Definitions: specific terms are defined at the end of Chapter 8 (Art.8.7). Both Agreements include the same definitions for domestic industry, safeguard measure, serious injury, substantial cause, threat of serious injury, and transition period. With the exception of the differences in the definition of transition period pointed out above, the rest are identical. DR-CAFTA, however, includes a unique definition of “competent investigating authority”, which is further defined in Annex 8.7, Country-Specific Definitions. This Annex defines the authority in each DR-CAFTA country that is in charge of administering safeguard proceedings.

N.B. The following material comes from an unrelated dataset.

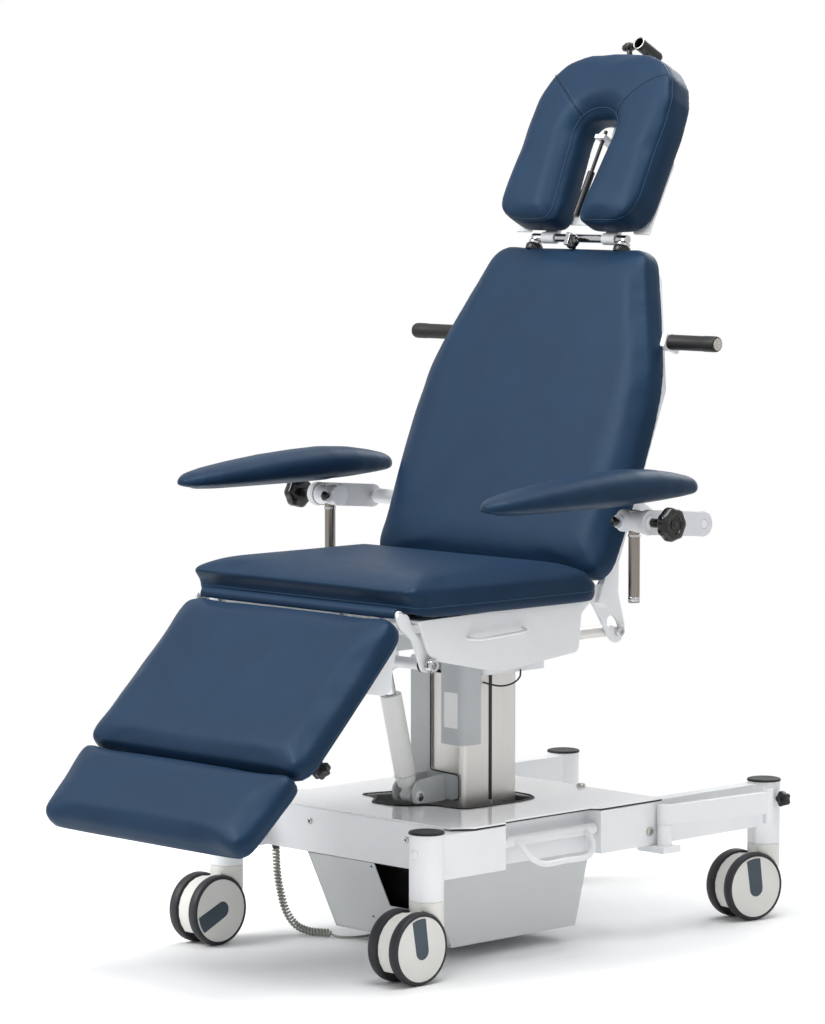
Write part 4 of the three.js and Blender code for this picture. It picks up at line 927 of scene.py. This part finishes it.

Section B. Antidumping and Countervailing Duties

Both Agreements reaffirm that each Party retains its WTO rights and obligations with regard to the application of antidumping and countervailing duties (Art.8.8). Both also specify expressly that there are no rights or obligations created with respect to these measures, including recourse to dispute settlement procedures, under the respective FTA. DR-CAFTA provides as well that the United States shall continue to treat each other Party as a beneficiary country under the Caribbean Basin Economic Recovery Act subject to special rules on cumulation in the determination of material injury by the United States International Trade Commission (19 USC 1677(7)(G)(ii)(III) and 1677(7)(H) and any successor provisions) (Art.8.8.1 of DR-CAFTA). Essentially then, the Agreements do not add to or diminish the existing rights and obligations that the Parties concerned have under the WTO or U.S. domestic law.